Is het correct dat, zoals prinses H.K.H. Prinses Margarita de Bourbon de Parme en de heer De Roy van Zuydewijn de Tweede Kamer hebben meegedeeld, de minister van Binnenlandse Zaken en Koninkrijksrelaties weigert het rapport van de toenmalige medewerker van de Binnenlandse Veiligheidsdienst betreffende het dossier van de heer De Roy van Zuydewijn bij de sociale dienst, aan hem zelf te verstrekken? Zo ja, wat is hiervan de reden?

Antwoord op vraag 6

Het klopt dat de minister van BZK bij beschikking van 15 april 2003, kenmerk 1981733/01, geweigerd heeft een afschrift te verstrekken van het rapport, dat een ambtenaar van de toenmalige BVD heeft opgesteld naar aanleiding van de inzage, die deze ambtenaar omstreeks 2 februari 2000 heeft gekregen in het dossier over de heer De Roy van Zuydewijn bij de sociale dienst van de gemeente Amsterdam. Voor de motivering van deze weigering verwijs ik u naar de meegezonden kopie van deze beschikking.

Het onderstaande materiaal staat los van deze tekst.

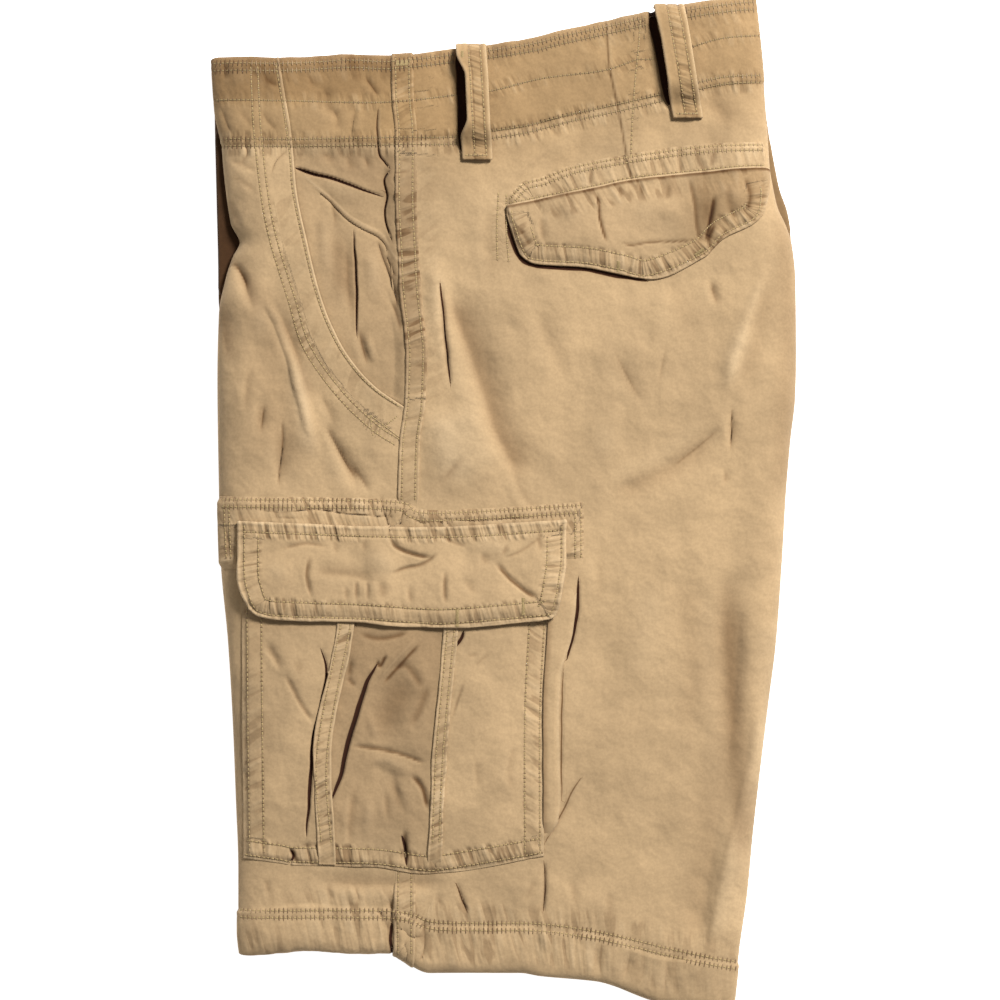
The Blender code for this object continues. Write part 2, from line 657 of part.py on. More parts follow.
# ---- belt loops ---------------------------------------------------------------------------------
def loop_path(loop):
    """The line of a loop's underside, from its sewn foot over the waist edge."""
    edge = waist_edge(loop.top_x)
    band_top = SEAM_GAP + WAISTBAND_WALL

    def across(y):
        share = (y - loop.foot_y) / (edge - loop.foot_y)
        return loop.foot_x + share * (loop.top_x - loop.foot_x)

    def above_band(y, rise):
        half = LOOP_WIDTH / 2
        highest = max(on_form(across(y) + side, y, band_top).z for side in (-half, 0, half))
        return Vector((across(y), y, highest + rise))

    climb = loop.foot_y + LOOP_FOOT
    path = [above_band(loop.foot_y, LAY_GAP), above_band(climb, LAY_GAP)]
    for share in CLIMB_STEPS:
        rise = LAY_GAP + (LOOP_RISE - LAY_GAP) * smooth(share)
        path.append(above_band(climb + LOOP_CLIMB * share, rise))
    top_of_climb = path[-1].y
    span = edge - LOOP_TURN - top_of_climb
    for share in SPAN_STEPS:
        path.append(above_band(top_of_climb + span * share, LOOP_RISE))
    turn = path[-1]
    tip_y = edge + LOOP_OVERHANG - LOOP_WALL
    for share in CLIMB_STEPS:
        angle = share * numpy.pi / 2
        y = turn.y + (tip_y - turn.y) * float(numpy.sin(angle))
        z = turn.z - (turn.z - LOOP_TIP) * float(1 - numpy.cos(angle)) * LOOP_BEND
        path.append(Vector((across(y), y, z)))
    path.append(Vector((across(tip_y), tip_y, LOOP_TIP)))
    return path


def belt_loop(loop):
    """A folded strip sewn at its foot, arched off the waistband and turned over its edge."""
    path = loop_path(loop)
    half = Vector((LOOP_WIDTH / 2, 0.0, 0.0))
    under, over = [], []
    for i, spot in enumerate(path):
        along = path[min(i + 1, len(path) - 1)] - path[max(i - 1, 0)]
        out = Vector((0.0, -along.z, along.y)).normalized()
        under.append([spot - half, spot + half])
        over.append([spot - half + out * LOOP_WALL, spot + half + out * LOOP_WALL])
    solid = Solid()
    solid.skin(over)
    solid.skin(under, upward=False)
    solid.wall_between(under[0], over[0])
    solid.wall_between(list(reversed(under[-1])), list(reversed(over[-1])))
    solid.wall_between([row[0] for row in reversed(under)], [row[0] for row in reversed(over)])
    solid.wall_between([row[1] for row in under], [row[1] for row in over])
    return solid.finish(loop.name, "cloth")


def main():
    """Clear the scene and make every piece of the shorts."""
    for item in list(bpy.data.objects):
        bpy.data.objects.remove(item, do_unlink=True)
    form = Form()
    hidden_layers(form)
    panels(form)
    back_pocket()
    cargo_pocket()
    cargo_flap()
    for loop in LOOPS:
        belt_loop(loop)


main()
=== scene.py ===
"""Dresses the folded cargo shorts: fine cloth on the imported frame, its creases and sewing."""

from collections import namedtuple

import bpy
import numpy as np
from bpy.props import FloatProperty, FloatVectorProperty, IntProperty, PointerProperty
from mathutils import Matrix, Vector
from mathutils.bvhtree import BVHTree


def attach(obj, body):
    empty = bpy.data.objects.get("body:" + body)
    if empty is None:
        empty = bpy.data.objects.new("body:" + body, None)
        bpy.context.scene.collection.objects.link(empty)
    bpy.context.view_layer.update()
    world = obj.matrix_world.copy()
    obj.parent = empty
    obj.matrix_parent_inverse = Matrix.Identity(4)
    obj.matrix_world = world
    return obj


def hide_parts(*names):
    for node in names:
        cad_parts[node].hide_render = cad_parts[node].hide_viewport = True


bl_info = {
    "name": "Folded Cargo Shorts",
    "version": (1, 0, 0),
    "blender": (4, 5, 0),
    "location": "View3D > Sidebar > Shorts",
    "description": "Cloth panels, pockets, loops and stitching of a folded pair of cargo shorts",
    "category": "Object",
}

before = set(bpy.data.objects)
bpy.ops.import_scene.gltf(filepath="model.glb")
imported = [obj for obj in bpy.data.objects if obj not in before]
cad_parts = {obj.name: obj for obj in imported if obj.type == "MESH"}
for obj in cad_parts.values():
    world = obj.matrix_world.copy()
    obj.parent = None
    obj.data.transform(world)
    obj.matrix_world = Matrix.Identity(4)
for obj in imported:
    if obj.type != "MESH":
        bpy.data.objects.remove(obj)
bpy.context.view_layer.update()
BODY = "root"
METRES = 0.001            # the tables below are in millimetres

# ---- cloth ----
LAY = 0.3                 # clear space under a panel
PANEL_WALL = 1.5
WAISTBAND_WALL = 2.2
WAISTBAND_DEPTH = 54.0
HEM_WALL = 2.5
HEM_DEPTH = 28.0
SEAM_WALL = 2.6
SEWN_GAP = 0.5            # clear space under a piece sewn on a panel
FLAP_WALL = 2.3
BAND_WALL = 1.4
POCKET_WALL = 1.6
STRIP_WALL = 1.3
LOOP_WALL = 2.0
PANEL_TOP = LAY + PANEL_WALL
ROW_WIDTH = 0.8           # half width of the groove under a row of stitches
RIM_STEPS = (0.45, 0.95, 1.6)  # from a piece's edge, where its mesh is closer
RIM_CLEAR = 2.2           # nothing else lies closer to the edge than this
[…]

Inmiddels is namens de heer De Roy van Zuydewijn bezwaar aangetekend tegen deze beschikking.

Vraag 7

Is het correct dat, zoals H.K.H. Prinses Margarita de Bourbon de Parme en de heer De Roy van Zuydewijn de Tweede Kamer hebben meegedeeld, de Landsadvocaat niet schriftelijk heeft bevestigd dat het verkeer per telefoon, fax, e-mail en post tussen H.K.H. Prinses Margarita de Bourbon de Parme en de heer De Roy van Zuydewijn enerzijds en hun advocaten anderzijds ongestoord kan plaatsvinden? Zo ja, wat is hiervan de reden?

Antwoord op vraag 7

Inderdaad heeft de Landsadvocaat zo.n schriftelijke bevestiging niet gegeven. In een confrère-brief aan mr. Nicolaï wees hij er desgevraagd op dat de AIVD nooit antwoord kan en mag geven op de concrete vraag van een burger in een lopende zaak of hij of zij voorwerp van een onderzoek van de AIVD vormt en/of bijzondere middelen ten aanzien van hem of haar worden ingezet, omdat dat de veiligheid van de Staat in gevaar zou kunnen brengen. Voorts wees hij op het gewogen systeem van informatierechten voor burgers dat de Wet op de inlichtingen- en veiligheidsdiensten 2002 kent. Wel heeft hij tot uitdrukking gebracht dat het enkele feit dat mr. Nicolaï en zijn collega de belangen van prinses Margarita en haar echtgenoot behartigden in ieder geval geen aanleiding vormde voor

onderzoek en dus evenmin voor de inzet van bijzondere middelen.

Vraag 8

Kan het kabinet aangeven hoever de uitvoering van de motie van het lid Kalsbeek c.s. (Kamerstuk 28811, nr. 6) over de ministeriële verantwoordelijkheid voor het Kabinet van de Koningin gevorderd is? Wanneer wordt de Tweede Kamer hierover geïnformeerd?

Antwoord op vraag 8

De desbetreffende notitie zal naar verwachting onderdeel uitmaken van de begrotingsstukken die de Kamer op de derde dinsdag van september ontvangt.

Vraag 9

Waarom kwalificeert het kabinet het handelen in de zaak van de onderzoeken betreffende de heer De Roy van Zuydewijn als 'rechtmatig', terwijl in het Kamerdebat van 12 maart jl., en in de daaraan voorafgaande brief (Kamerstuk 28811, nr.1) dat handelen 'te billijken' wordt genoemd?

Antwoord op vraag 9

In de brief van 10 maart 2003 werd uiteengezet waarom de onderzoeken van BVD en DKDB rechtmatig waren, in het licht van de geldende wet- en regelgeving. Die rechtmatigheid betrof zowel de aanleiding voor het onderzoek als de wijze waarop het onderzoek werd uitgevoerd. De kwalificatie 'te billijken' gebruikte het kabinet in zijn brief van 10 maart voor de beleidsmatige beoordeling van de afweging die de directeur van het Kabinet van de Koningin maakte. Hierbij zij verwezen naar de brief van de Minister van Justitie aan uw Kamer van heden over de afhandeling van de strafrechtelijke aangifte van prinses Margarita en haar echtgenoot.